Gartland is perfectly aware of such dangers. “But I can sometimes leave it to someone else,” he says. “I deliberately didn’t set up on my own.” He employed Paul Simpson, whose career in brewing included working for Whitbread and Holsten, as a managing director.

“A lot of people who set up small businesses forget how running a business is often all about doing necessary administration,” he says. And he also brought in Derek Todd to the business – a man who was previously head of quality at Glaxo SmithKline.

“So we can certainly punch above our weight,” he says. As part of their research before starting the business, the trio went on an extended tour of the west coast of the USA, to see all the microbreweries there. Simpson now lists it as his favourite holiday ever. (For Gartland himself that accolade would go, with apologies to his family, to his visit to the Munich Oktoberfest in 2004. Again, essential research).

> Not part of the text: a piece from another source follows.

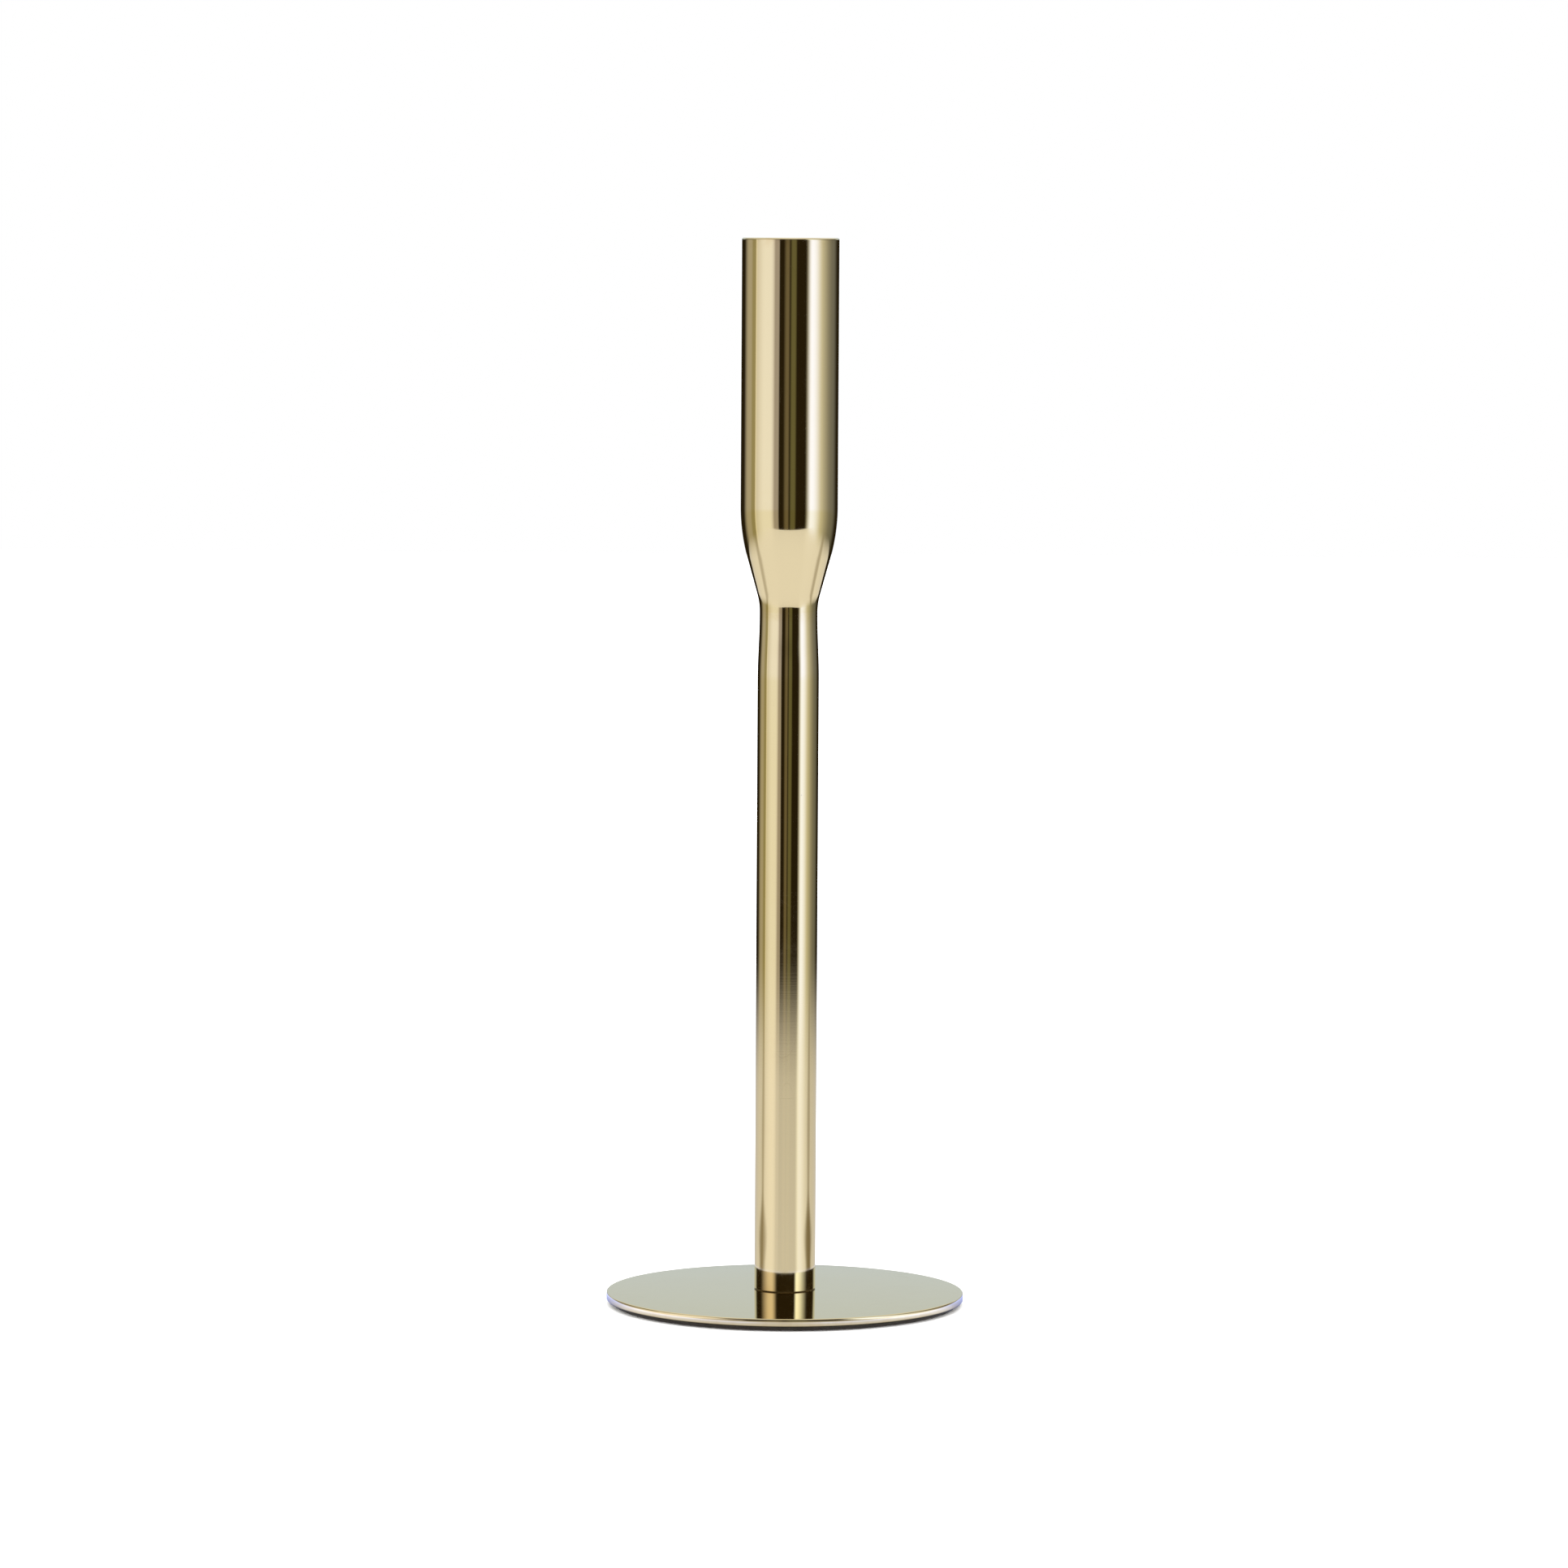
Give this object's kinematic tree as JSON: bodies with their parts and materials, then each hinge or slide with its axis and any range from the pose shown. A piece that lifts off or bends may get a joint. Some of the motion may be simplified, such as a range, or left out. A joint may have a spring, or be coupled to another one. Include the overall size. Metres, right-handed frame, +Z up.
{
  "type": "candlestick",
  "caption": "Tall slender brass candlestick with a thin round base, a plain tube stem, and a straight open socket for one dinner candle.",
  "frame": {"origin": "centre of the felt's underside, on the surface that the candlestick stands on", "axes": "+Z up along the axis of the stem and socket; the shape is round, so X and Y are free"},
  "size_m": [0.1, 0.1, 0.298],
  "materials": {
    "polished_brass": "mirror polished and lacquered pale brass",
    "turned_brass": "plain turned brass, unpolished, hidden inside",
    "zinc_steel": "bright zinc plated steel",
    "felt": "dense black felt"
  },
  "bodies": {
    "root": {"socket_shell": "polished_brass", "candle_seat": "polished_brass", "neck_bush_upper": "turned_brass", "neck_bush_lower": "turned_brass", "neck_stud": "zinc_steel", "stem_tube": "polished_brass", "foot_bush": "turned_brass", "base_disc": "polished_brass", "base_screw": "zinc_steel", "felt_pad": "felt"}
  },
  "joints": []
}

The brewery has built a reputation for producing speciality beers. These include fruit beers – strawberry, raspberry, and blackcurrant – and more exotic blends such as coriander and orange, and of course the hazelnut coffee porter. Aside from the 30 per cent of product that is sold to independent pubs, a further 30 per cent goes to chain pubs, usually as a guest beer on rotation, while another 30 per cent goes to wholesalers. The rest is bottled and retailed – Saltaire Brewery is currently stocked in Booths, Waitrose, Tesco and Asda, among others. But Gartland is not particularly keen to expand this part of the business.

“For the bottled market you really need economies of scale,” he says. But if this is sounding just too idyllic, before anyone goes rushing off to look for a hops merchant, it might be worth pointing out something else all wannabe microbrewers need: capital, and lots of it.

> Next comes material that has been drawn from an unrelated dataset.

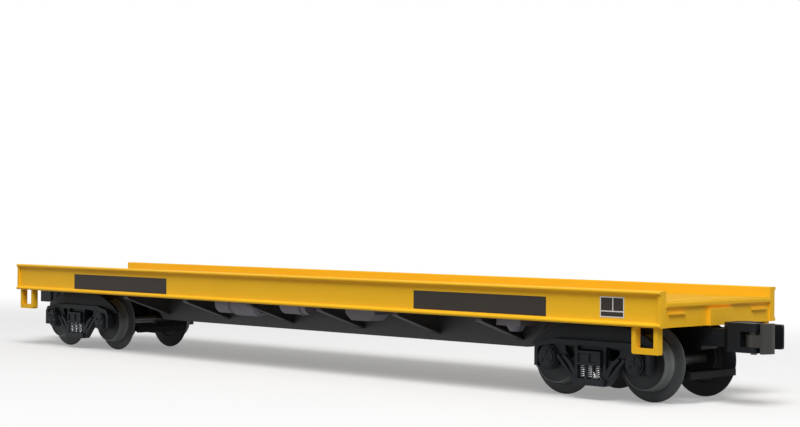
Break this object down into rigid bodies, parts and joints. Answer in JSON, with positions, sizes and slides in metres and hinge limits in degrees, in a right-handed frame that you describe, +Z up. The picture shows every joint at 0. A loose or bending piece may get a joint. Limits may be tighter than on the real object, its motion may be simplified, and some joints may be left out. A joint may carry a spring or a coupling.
{
  "type": "model flatcar",
  "caption": "Scale model railway flatcar with a shallow deck between channel side sills, fish-belly centre sill, swivelling trucks, spinning wheelsets and opening knuckle couplers",
  "frame": {"origin": "bottom centre of the whole car, on the floor that the wheel flanges stand on", "axes": "+X along the car towards its front end, +Y to its left, +Z up"},
  "size_m": [0.3986, 0.0654, 0.0366],
  "materials": {
    "yellow_body": "satin",
    "underframe_black": "matte",
    "gear_grey": "matte",
    "truck_cast": "satin black",
    "wheel_metal": "blackened",
    "axle_steel": "dull",
    "spring_nickel": "bright",
    "knuckle_grey": "dull",
    "screw_steel": "blackened"
  },
  "bodies": {
    "car_body": {"deck": "yellow_body", "side_sill_left": "yellow_body", "side_sill_right": "yellow_body", "end_sill_front": "yellow_body", "end_sill_rear": "yellow_body", "body_bolster_front": "yellow_body", "body_bolster_rear": "yellow_body", "step_front_left": "yellow_body", "step_front_right": "yellow_body", "step_rear_left": "yellow_body", "step_rear_right": "yellow_body", "kingpin_front": "screw_steel", "kingpin_rear": "screw_steel", "underframe": "underframe_black", "stub_sill_front": "underframe_black", "stub_sill_rear": "underframe_black", "centre_rib_front": "underframe_black", "centre_rib_rear": "underframe_black", "air_reservoir": "gear_grey", "brake_cylinder": "gear_grey", "control_valve": "gear_grey", "retainer_box": "gear_grey"},
    "truck_front": {"truck_bolster_front": "truck_cast", "sideframe_front_left": "truck_cast", "sideframe_front_right": "truck_cast", "bearing_caps_front": "truck_cast", "brake_beams_front": "truck_cast", "coupler_front": "truck_cast", "springs_front": "spring_nickel", "knuckle_pin_front": "screw_steel"},
    "knuckle_jaw_front": {"knuckle_front": "knuckle_grey"},
    "wheelset_front_outer": {"axle_front_outer": "axle_steel", "wheel_front_outer_left": "wheel_metal", "wheel_front_outer_right": "wheel_metal"},
    "wheelset_front_inner": {"axle_front_inner": "axle_steel", "wheel_front_inner_left": "wheel_metal", "wheel_front_inner_right": "wheel_metal"},
    "truck_rear": {"truck_bolster_rear": "truck_cast", "sideframe_rear_left": "truck_cast", "sideframe_rear_right": "truck_cast", "bearing_caps_rear": "truck_cast", "brake_beams_rear": "truck_cast", "coupler_rear": "truck_cast", "springs_rear": "spring_nickel", "knuckle_pin_rear": "screw_steel"},
    "knuckle_jaw_rear": {"knuckle_rear": "knuckle_grey"},
    "wheelset_rear_outer": {"axle_rear_outer": "axle_steel", "wheel_rear_outer_left": "wheel_metal", "wheel_rear_outer_right": "wheel_metal"},
    "wheelset_rear_inner": {"axle_rear_inner": "axle_steel", "wheel_rear_inner_left": "wheel_metal", "wheel_rear_inner_right": "wheel_metal"}
  },
  "joints": [
    {"name": "truck_front_swivel", "type": "hinge", "parent": "car_body", "child": "truck_front", "pos_m": [0.144, 0, 0.02125], "axis": [0, 0, 1], "range_deg": [-22, 22]},
    {"name": "wheelset_front_outer_spin", "type": "hinge", "parent": "truck_front", "child": "wheelset_front_outer", "pos_m": [0.162, 0, 0.0128], "axis": [0, 1, 0], "continuous": true},
    {"name": "wheelset_front_inner_spin", "type": "hinge", "parent": "truck_front", "child": "wheelset_front_inner", "pos_m": [0.126, 0, 0.0128], "axis": [0, 1, 0], "continuous": true},
    {"name": "knuckle_front_open", "type": "hinge", "parent": "truck_front", "child": "knuckle_jaw_front", "pos_m": [0.1933, -0.004, 0.0219], "axis": [0, 0, -1], "range_deg": [0, 40]},
    {"name": "truck_rear_swivel", "type": "hinge", "parent": "car_body", "child": "truck_rear", "pos_m": [-0.144, 0, 0.02125], "axis": [0, 0, 1], "range_deg": [-22, 22]},
    {"name": "wheelset_rear_outer_spin", "type": "hinge", "parent": "truck_rear", "child": "wheelset_rear_outer", "pos_m": [-0.162, 0, 0.0128], "axis": [0, 1, 0], "continuous": true},
    {"name": "wheelset_rear_inner_spin", "type": "hinge", "parent": "truck_rear", "child": "wheelset_rear_inner", "pos_m": [-0.126, 0, 0.0128], "axis": [0, 1, 0], "continuous": true},
    {"name": "knuckle_rear_open", "type": "hinge", "parent": "truck_rear", "child": "knuckle_jaw_rear", "pos_m": [-0.1933, 0.004, 0.0219], "axis": [0, 0, -1], "range_deg": [0, 40]}
  ]
}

“The problem with brewing really is that there is so much capital involved up front,” he says. “You can go to investors but most of them are only interested in brewers when there is property attached. It’s really a property play.” Gartland admits that he is lucky in this respect because he did have capital.

Some years after leaving the building society industry to go to Eversheds he was approached by Peter Birch, then chief executive of Abbey National, who wanted to discuss the possibility of Gartland managing the society’s property portfolio.

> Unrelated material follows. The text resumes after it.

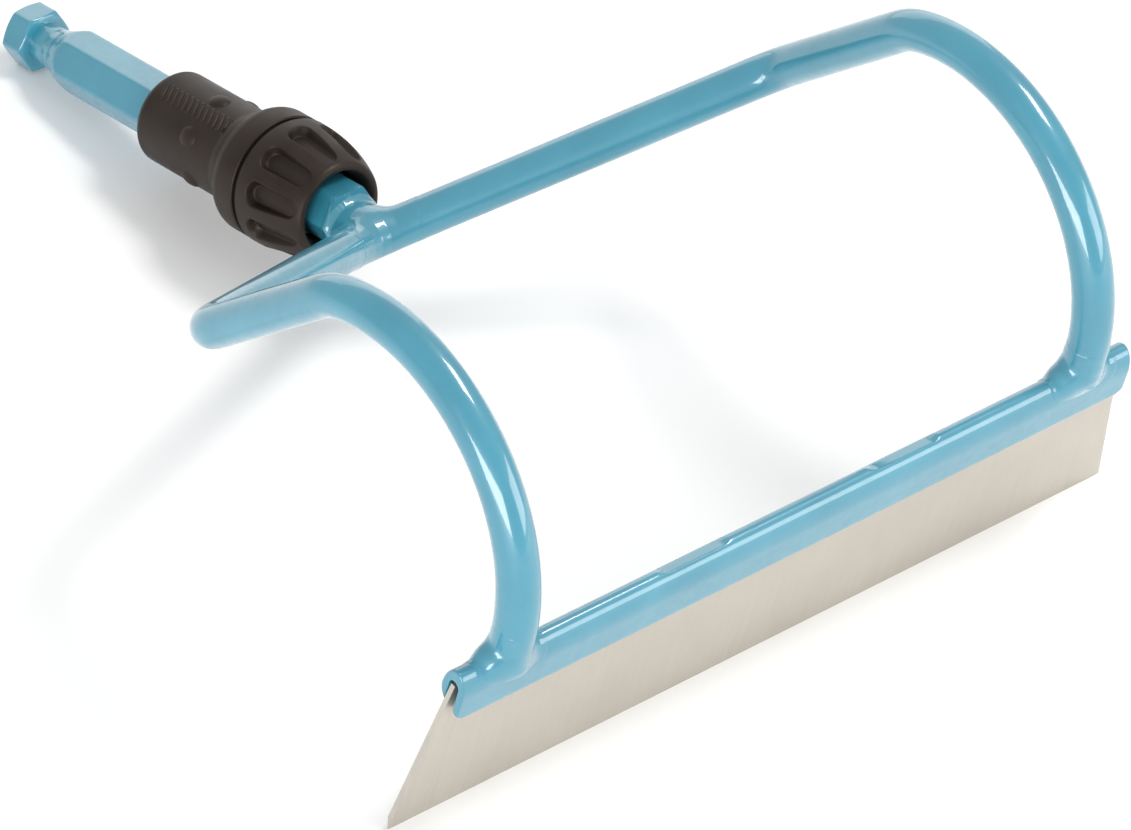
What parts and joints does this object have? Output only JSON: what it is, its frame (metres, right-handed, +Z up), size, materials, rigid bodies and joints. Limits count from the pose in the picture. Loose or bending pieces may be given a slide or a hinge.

One not widely reported result of the property price crash in the 1980s was that building societies were left with a heap of repossessed properties to deal with.

A common trend among them then was to divide the properties into groups and include them in new business enterprise schemes being launched by the Government at the time.

To get private investors interested in these, however, the building societies had to guarantee a rate of return, so they initially had to carry on owning the properties.

“But I think Peter could see that Abbey’s property portfolio could be managed more effectively on an outsourced basis,” says Gartland, and together with Lynne Charlesworth, now a non-executive director at the Yorkshire Building Society, he set up a company, Oriel, to manage what became a portfolio of 5,000 properties.

“Eversheds had been a good challenge,” he said, “but when the property opportunity came along I could see the play in that.” Eventually, they struck a deal to buy chunks of the portfolio from Abbey National, getting a discount because they were buying them in bulk.

Many were sold on in the early part of this decade, when the property market was considerably more benign. What remained of the management business was sold off, too, to Allsop.

Gartland claims it is now the largest residential management business in the UK, and it was part of the proceeds from this that helped him set up Saltaire Brewery. “I put more than £500,000 into this at the start,” he says. “Capital really is the main barrier to entry. But if you can get past that, as I did, you have a business with no partners, and no banks, and that’s the way I like it. It means that as an entrepreneur you can, for example, slow down a little bit for Christmas. You don’t have to justify that to anyone else.” He admits he might not always want to remain in the brewery.

He hasn’t as yet got any succession sorted. “It would be lovely for this to continue,” he says, “providing for six or seven families and helping the local community. But it is hard work. Opening a brewery was preferable to opening a restaurant because it is only a nine-to-five operation, although it is seven days a week because the beer doesn’t know it’s a weekend.

“The time will come when I will get sick and tired of being wet, cold and lonely, up to my knees in cold water, but for the time being I am very satisfied. Every time you walk into a pub and see the Saltaire logo, you feel a sense of pride. My wife thinks we could have had a ski lodge in the Alps. But I like doing things, I like a challenge and I like to create some value.

“My son thinks I should wear a suit and dress respectably, and he wishes he could be collected at school by someone who isn’t covered in yeast. He’ll get over it, though.” In the meantime too, he has ambitions to stay small.

He says he could take the brewery, which currently turns over around £750,000, up to £1m, but wouldn’t want to go further. There is little to be gained by consolidation in this industry,” he says.

“We have our own recipes, and if you aren’t successful you just fail.” The virtues of being small, he says, are also evident now in what has happened to the building society industry to which he once belonged.

“A lot of National & Provincial’s peer group were too small to survive independently,” he says.

“They floated and thought they would have a marvellous future, but the truth of that was they didn’t have the capital to weather the storms.

N&P wisely took the decision to go with Abbey National because they were a bigger organisation.

“But at the other end of the mutual scale, you still have mutual societies just involved in mortgages and saving. They didn’t get involved in wholesale bonding or capital raising. There will always be a requirement for local players. Staying small gives you a lot more flexibility.”